Www.scrollsawvillage.com


----------



## AstroEd (May 16, 2017)

Ahh, Ok I misunderstood, I am a bit slow today my brain is still in bed.


----------



## MrUnix (May 18, 2012)

What are you going to be making - it makes a difference.

Pinned blades are good for general purpose scrolling where you don't have intricate interior cuts. Plain end blades can be passed through smaller holes for more detailed interior cuts. And with a good blade, you should not need to sand the cut. Finishing is up to you. You might want to get some spray adhesive so you can adhere your patterns to the work piece, and maybe some packing tape.
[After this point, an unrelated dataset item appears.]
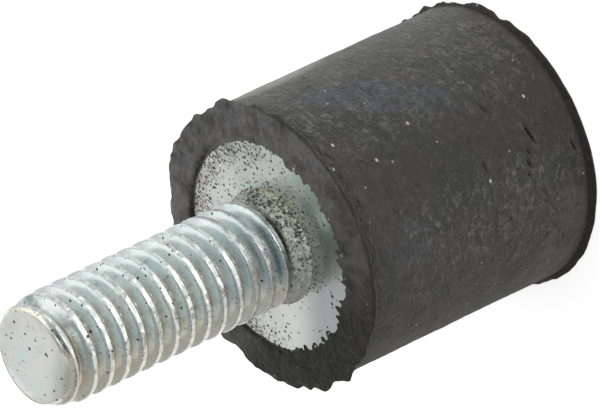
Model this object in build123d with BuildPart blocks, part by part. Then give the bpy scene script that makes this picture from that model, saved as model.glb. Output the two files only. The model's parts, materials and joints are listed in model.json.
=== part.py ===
"""Bobbin vibration mount, 10 x 10 mm with M4: a rubber cylinder moulded round two steel ends.

Millimetres, +Z up. The origin is the centre of the bottom face, which the mount stands on, and the
stud points up. Five pieces: rubber_body, stud_plate, threaded_stud, insert_plate, threaded_insert.
"""

import math
import os

from build123d import *

# ---- driving dimensions ----------------------------------------------------------------------

# Rubber cylinder
rubber_diameter = 9.8
rubber_height = 10.0

# Torn flash left at both edges of the mould
flash_thickness = 0.12
flash_steps = 144  # points on each torn outline
stud_flash_reach = 0.13  # mean reach past the cylinder
base_flash_reach = 0.26
flash_ripple = 0.03
# Longer tabs and bitten-out places: angle and half width in degrees, reach in millimetres
stud_flash_tabs = [(-171, 5, 0.15), (-12, 7, 0.10), (2, 5, -0.14), (14, 3, -0.07), (34, 12, 0.03)]
stud_flash_tabs += [(52, 3, -0.08), (64, 3, -0.08), (114, 4, 0.08), (124, 3, -0.11)]
stud_flash_tabs += [(152, 6, 0.11), (170, 4, 0.11)]
base_flash_tabs = [(-118, 14, 0.04), (-44, 3, -0.20), (-22, 9, -0.14), (-4, 12, -0.15), (10, 6, -0.08)]
base_flash_tabs += [(172, 14, -0.08)]

# Steel plates, flush with the rubber's ends, which closes over their bevelled rims
plate_diameter = 8.0
plate_thickness = 1.0
plate_edge_chamfer = 0.3

# M4 stud
thread_diameter = 3.9
neck_diameter = 3.5  # pressed through the plate
shank_foot_flare = 0.1  # where the shank's shoulder stands on the plate
shoulder_height = 0.5  # plain shoulder below the thread relief
relief_diameter = 3.25
relief_width = 0.45  # groove between the shoulder and the first turn of thread
relief_flank = 0.1
stud_projection = 10.4  # tip above the plate
lead_height = 1.0  # the last turns, which taper towards the tip
lead_taper = 0.19
tip_edge_height = 0.15
tip_edge_width = 0.11
head_diameter = 6.4
head_thickness = 0.9
head_edge_chamfer = 0.2

# Blind M4 insert
tapping_diameter = 3.3
tapped_depth = 3.7
mouth_chamfer = 0.35
drill_point_angle = 118
insert_end_wall = 0.5
spigot_diameter = 4.8  # pressed in the plate
barrel_diameter = 5.8
barrel_edge_chamfer = 0.3

# ---- derived sizes ---------------------------------------------------------------------------

rubber_radius = rubber_diameter / 2
plate_radius = plate_diameter / 2

thread_radius = thread_diameter / 2
neck_radius = neck_diameter / 2
relief_radius = relief_diameter / 2
lead_radius = thread_radius - lead_taper
head_radius = head_diameter / 2

tapping_radius = tapping_diameter / 2
drill_point_depth = tapping_radius / math.tan(math.radians(drill_point_angle / 2))
insert_length = mouth_chamfer + tapped_depth + drill_point_depth + insert_end_wall
spigot_radius = spigot_diameter / 2
barrel_radius = barrel_diameter / 2

# Heights up the mount's axis
stud_plate_top = rubber_height
stud_plate_bottom = stud_plate_top - plate_thickness
head_bottom = stud_plate_bottom - head_thickness
stud_tip = stud_plate_top + stud_projection
lead_start = stud_tip - lead_height
relief_start = stud_plate_top + shoulder_height
relief_end = relief_start + relief_width
insert_top = insert_length
tapping_end = mouth_chamfer + tapped_depth


def flash_outline(mean_reach, tabs):
    """Points round a torn flash fin: fine ripples on a circle, with its longer tabs and bites."""
    points = []
    for step in range(flash_steps):
        angle = 360 * step / flash_steps
        turn = math.radians(angle)
        ripple = 0.6 * math.sin(23 * turn + 0.8) + 0.4 * math.sin(37 * turn + 2.1)
        reach = mean_reach + flash_ripple * ripple
        for tab_angle, tab_width, tab_reach in tabs:
            offset = (angle - tab_angle + 180) % 360 - 180
            reach += tab_reach * math.exp(-((offset / tab_width) ** 2))
        radius = rubber_radius + max(reach, flash_ripple)
        points.append((radius * math.cos(turn), radius * math.sin(turn)))
    return points


# ---- steel pieces ----------------------------------------------------------------------------

# Disc bonded into the stud end
with BuildPart() as stud_plate:
    with BuildSketch(Plane.XY.offset(stud_plate_bottom)):
        Circle(plate_radius)
        Circle(neck_radius, mode=Mode.SUBTRACT)
    extrude(amount=plate_thickness)
    plate_rims = stud_plate.edges().filter_by(GeomType.CIRCLE).group_by(SortBy.RADIUS)[-1]
    chamfer(plate_rims, length=plate_edge_chamfer)
stud_plate.part.label = "stud_plate"

# Stud with its neck pressed through that plate, held between its shoulder and its head
with BuildPart() as threaded_stud:
    with BuildSketch(Plane.XY.offset(head_bottom)):
        Circle(head_radius)
    extrude(amount=head_thickness)
    chamfer(threaded_stud.edges().sort_by(Axis.Z)[0], length=head_edge_chamfer)
    with BuildSketch(Plane.XZ):
        with BuildLine():
            Polyline(
                (0, stud_plate_bottom),
                (neck_radius, stud_plate_bottom),
                (neck_radius, stud_plate_top),
                (thread_radius + shank_foot_flare, stud_plate_top),
                (thread_radius, stud_plate_top + shank_foot_flare),
                (thread_radius, relief_start),
                (relief_radius, relief_start + relief_flank),
                (relief_radius, relief_end - relief_flank),
                (thread_radius, relief_end),
                (thread_radius, lead_start),
                (lead_radius, stud_tip - tip_edge_height),
                (lead_radius - tip_edge_width, stud_tip),
                (0, stud_tip),
                close=True,
            )
        make_face()
    revolve(axis=Axis.Z)
threaded_stud.part.label = "threaded_stud"

# Disc bonded into the base end
with BuildPart() as insert_plate:
    with BuildSketch():
        Circle(plate_radius)
        Circle(spigot_radius, mode=Mode.SUBTRACT)
    extrude(amount=plate_thickness)
    plate_rims = insert_plate.edges().filter_by(GeomType.CIRCLE).group_by(SortBy.RADIUS)[-1]
    chamfer(plate_rims, length=plate_edge_chamfer)
insert_plate.part.label = "insert_plate"

# Blind threaded bush, its spigot pressed in that disc and flush with it
with BuildPart() as threaded_insert:
    with BuildSketch(Plane.XZ) as insert_section:
        with BuildLine():
            Polyline(
                (tapping_radius + mouth_chamfer, 0),
                (spigot_radius, 0),
                (spigot_radius, plate_thickness),
                (barrel_radius, plate_thickness),
                (barrel_radius, insert_top),
                (0, insert_top),
                (0, tapping_end + drill_point_depth),
                (tapping_radius, tapping_end),
                (tapping_radius, mouth_chamfer),
                close=True,
            )
        make_face()
        barrel_end = insert_section.vertices().sort_by_distance((barrel_radius, insert_top))[0]
        chamfer(barrel_end, length=barrel_edge_chamfer)
    revolve(axis=Axis.Z)
threaded_insert.part.label = "threaded_insert"

# ---- rubber ----------------------------------------------------------------------------------

# Cylinder with a torn flash fin at each end, moulded round all the steel
with BuildPart() as rubber_body:
    with BuildSketch():
        Circle(rubber_radius)
    extrude(amount=rubber_height)

    with BuildSketch(Plane.XY.offset(rubber_height)):
        with BuildLine():
            Spline(*flash_outline(stud_flash_reach, stud_flash_tabs), periodic=True)
        make_face()
    extrude(amount=-flash_thickness)

    with BuildSketch():
        with BuildLine():
            Spline(*flash_outline(base_flash_reach, base_flash_tabs), periodic=True)
        make_face()
    extrude(amount=flash_thickness)

    # A core pin keeps the tapping clear of rubber
    with BuildSketch():
        Circle(tapping_radius + mouth_chamfer)
    extrude(amount=tapping_end + drill_point_depth, mode=Mode.SUBTRACT)

    for steel in (stud_plate, threaded_stud, insert_plate, threaded_insert):
        add(steel.part, mode=Mode.SUBTRACT)
rubber_body.part.label = "rubber_body"

# ---- files -----------------------------------------------------------------------------------

os.makedirs("parts", exist_ok=True)
export_step(rubber_body.part, "parts/rubber_body.step")
export_step(stud_plate.part, "parts/stud_plate.step")
export_step(threaded_stud.part, "parts/threaded_stud.step")
export_step(insert_plate.part, "parts/insert_plate.step")
export_step(threaded_insert.part, "parts/threaded_insert.step")
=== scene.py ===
"""Bobbin vibration mount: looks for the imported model, in metres, in the model's own frame.

The CAD pieces give the places and main sizes. This script adds the stud's and the insert's threads,
the torn flash, the ragged film of rubber over the plates, the floor, the light and every material.
Angles round the axis are in degrees from +X towards +Y, so the camera's side is at -90.
"""
import json
import math
from math import radians

import bmesh
import bpy
import numpy as np
from mathutils import Matrix, Vector


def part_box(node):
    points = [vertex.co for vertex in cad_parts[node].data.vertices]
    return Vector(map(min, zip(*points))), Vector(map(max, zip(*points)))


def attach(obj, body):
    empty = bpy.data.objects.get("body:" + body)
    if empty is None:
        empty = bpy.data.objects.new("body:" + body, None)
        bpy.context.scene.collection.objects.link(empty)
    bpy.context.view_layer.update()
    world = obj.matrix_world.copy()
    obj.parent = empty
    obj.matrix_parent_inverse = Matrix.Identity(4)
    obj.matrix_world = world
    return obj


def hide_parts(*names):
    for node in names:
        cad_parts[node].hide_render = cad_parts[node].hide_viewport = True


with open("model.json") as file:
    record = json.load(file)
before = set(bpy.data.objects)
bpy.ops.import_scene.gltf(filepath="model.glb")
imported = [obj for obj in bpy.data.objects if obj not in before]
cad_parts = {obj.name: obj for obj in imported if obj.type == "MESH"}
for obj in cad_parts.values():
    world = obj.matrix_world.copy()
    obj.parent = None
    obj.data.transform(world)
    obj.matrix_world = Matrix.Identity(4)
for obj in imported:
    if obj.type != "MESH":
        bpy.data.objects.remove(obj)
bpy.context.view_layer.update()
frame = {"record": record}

MM = 0.001
TAU = 2 * math.pi
mounts = {mount["name"]: mount for mount in frame["record"]["mounts"]}

# ---- sizes in millimetres, from the CAD pieces ----


def box_mm(node):
    """Lowest and highest corner of a CAD piece, in millimetres."""
    low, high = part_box(node)
    return low / MM, high / MM


plate_low, plate_high = box_mm("stud_plate")
stud_low, stud_high = box_mm("threaded_stud")
insert_plate_low, insert_plate_high = box_mm("insert_plate")
insert_low, insert_high = box_mm("threaded_insert")

rubber_radius = 4.9
rubber_top = plate_high.z
plate_radius = plate_high.x
plate_bevel = 0.3
plate_face_radius = plate_radius - plate_bevel
head_radius = stud_high.x
head_bevel = 0.2
stud_head = [(head_radius - head_bevel, stud_low.z), (head_radius, stud_low.z + head_bevel)]
stud_head += [(head_radius, plate_low.z)]
neck_radius = 1.75
tip = stud_high.z
shank_radius = mounts["stud"]["dims"]["r_mm"]
tapping_radius = mounts["insert_thread"]["dims"]["r_mm"]
tapping_depth = mounts["insert_thread"]["dims"]["length_mm"]
spigot_radius = 2.4
barrel_radius = insert_high.x
barrel_bevel = 0.3
barrel = [(barrel_radius, insert_plate_high.z), (barrel_radius, insert_high.z - barrel_bevel)]
barrel += [(barrel_radius - barrel_bevel, insert_high.z)]
mouth_bevel = 0.35
drill_point = tapping_radius / math.tan(radians(59))

# ---- repeatable unevenness ----


def ease(share):
    """A share from 0 to 1 with a soft start and end."""
    return share * share * (3 - 2 * share)


def smooth_step(value, low, high):
    """0 below low and 1 above high, with a soft change between."""
    return ease(np.clip((value - low) / (high - low), 0, 1))


def ring_noise(turn, count, seed, sharp=False):
    """Heights from -1 to 1 at count places round the axis, joined by curves or by straight lines."""
    heights = np.random.default_rng(seed).uniform(-1, 1, count)
    spot = (turn / TAU) % 1 * count
    index = np.floor(spot).astype(int)
    share = spot - index
    if not sharp:
        share = ease(share)
    return heights[index % count] * (1 - share) + heights[(index + 1) % count] * share


def sheet_noise(turn, level, around, step, seed):
    """The same on a surface: around places round the axis, and one each step along it."""
    rows = 64
    heights = np.random.default_rng(seed).uniform(-1, 1, (around, rows))
    spot = (turn / TAU) % 1 * around
    column = np.floor(spot).astype(int)
    across = ease(spot - column)
    spot = level / step + 1000
    row = np.floor(spot).astype(int)
    along = ease(spot - row)
    lower, upper = row % rows, (row + 1) % rows
    first, second = column % around, (column + 1) % around
    first = heights[first, lower] * (1 - along) + heights[first, upper] * along
    second = heights[second, lower] * (1 - along) + heights[second, upper] * along
    return first * (1 - across) + second * across


def degrees_from(turn, at_angle):
    """How far round the axis each place is from an angle, -180 to 180 degrees."""
    return (np.degrees(turn) - at_angle + 180) % 360 - 180


def bumps(turn, tabs):
    """Sum of soft tabs and bites round the axis: angle and half width in degrees, reach in mm."""
    total = np.zeros_like(turn)
    for tab_angle, width, reach in tabs:
        total = total + reach * np.exp(-((degrees_from(turn, tab_angle) / width) ** 2))
    return total


def sectors(turn, tabs):
    """The same as a mask, held between 0 and 1."""
    return np.clip(bumps(turn, tabs), 0, 1)


# ---- round meshes ----


def angles(columns):
    """Even angles once round the axis, in radians."""
    return np.arange(columns) / columns * TAU


def repeated(section, columns):
    """Rings from a section's points: the radii and the levels, each the same all round."""
    radii, levels = np.array(section).T
    return np.outer(radii, np.ones(columns)), np.outer(levels, np.ones(columns))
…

Watch some videos, cut some practice pieces with lots of straight lines, curves, etc… You will figure it out pretty quickly 

Cheers,
Brad


----------



## AstroEd (May 16, 2017)

My first interest was to just cut my own blanks for wood burning until I looked deeper into what a scroll saw can do, I am very interested in decorative boxes, Intarsia, and inlays. Inlays will be a long way in the future I am sure as it looks difficult.


----------



## RJweb (Mar 12, 2011)

Another site to visit is Steve Good blog, lots of patterns and information, RJ


----------



## AstroEd (May 16, 2017)

I found him yesterday through his review of the Scroll Saw I wish I could afford LOL. good site.


----------



## Finn (May 26, 2010)

I do a lot of scroll saw projects. Mostly making toys and doing inlay. Pinned blades are a waste of time. If your saw will not take plain end blades (not pinned end) you should get a kit to change it to accept plain end blades. Big box store blades are lousy. Get your blades at Sloans or Wooden teddy bear. Either Flying Dutchman blades or Olsen blades. IF you call either place they will recommend the right blade to use for your project. The cut edge while using a scroll saw should be a perfectly smooth cut, burnished in fact. Any sanding would degrade the finish. Spiral blades are the exception to this. They leave a rough edge that will require sanding. I do not use, or recommend, them. Once you learn to follow a line well, with your saw, inlay is pretty simple to do.


----------



## tomsteve (Jan 23, 2015)

> Ahh, Ok I misunderstood, I am a bit slow today my brain is still in bed.
> 
> - AstroEd


hey, youre doing good- my brain is slow most of the time!

boy, ya have a ryobi and dreaming of the seyco- welcome to the addiction that is scrollsawing!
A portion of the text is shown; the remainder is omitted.